Moura Costa, da BVRio, rebate as críticas dos especialistas, por exemplo, com relação à ampliação da área passível de compensação por CRAs. “[No antigo Código Florestal], de tão específico que era esse instrumento, ele jamais foi usado. Você estava restringindo um mecanismo de compensação, basicamente, entre vizinhos. Não tinha uma utilidade real”, argumenta. Ele avalia que a determinação legal de só realizar compensações por CRAs em áreas prioritárias de um mesmo bioma garante o retorno ambiental das cotas, mesmo quando a transação for feita entre estados. “O estado vai reservar essas áreas em lugares ambientalmente relevantes. Esse risco é mitigado”, diz.

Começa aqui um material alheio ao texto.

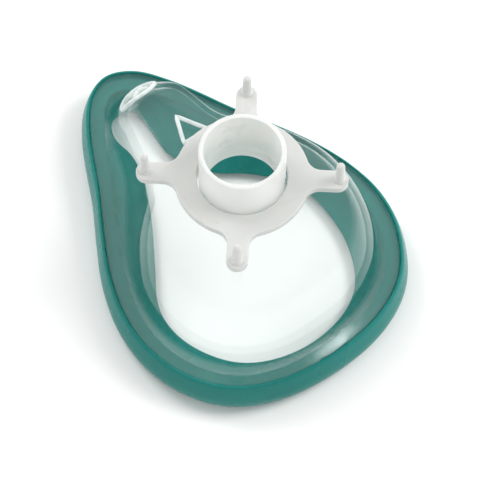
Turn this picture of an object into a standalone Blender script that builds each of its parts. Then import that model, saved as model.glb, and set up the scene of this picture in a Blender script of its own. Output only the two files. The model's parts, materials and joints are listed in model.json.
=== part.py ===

Para Jéssica Santos, da USP, o valor ambiental das CRAs dependerá muito de sua regulamentação futura, que depende do Ministério do Meio Ambiente. “É preciso ter procedimentos muito bem estabelecidos, funções muito bem definidas entre os entes federativos. Se o imóvel com déficit de reserva está em São Paulo e está compensando sua reserva na Bahia, como esses entes irão proceder? Quem fiscaliza o quê?”, pergunta. “Essas funções e procedimentos precisam ser compatíveis, a base de dados precisa ter boa qualidade. São vários aspectos que influenciam na eficiência do sistema de gestão que, hoje, se configuram como um desafio”, finaliza.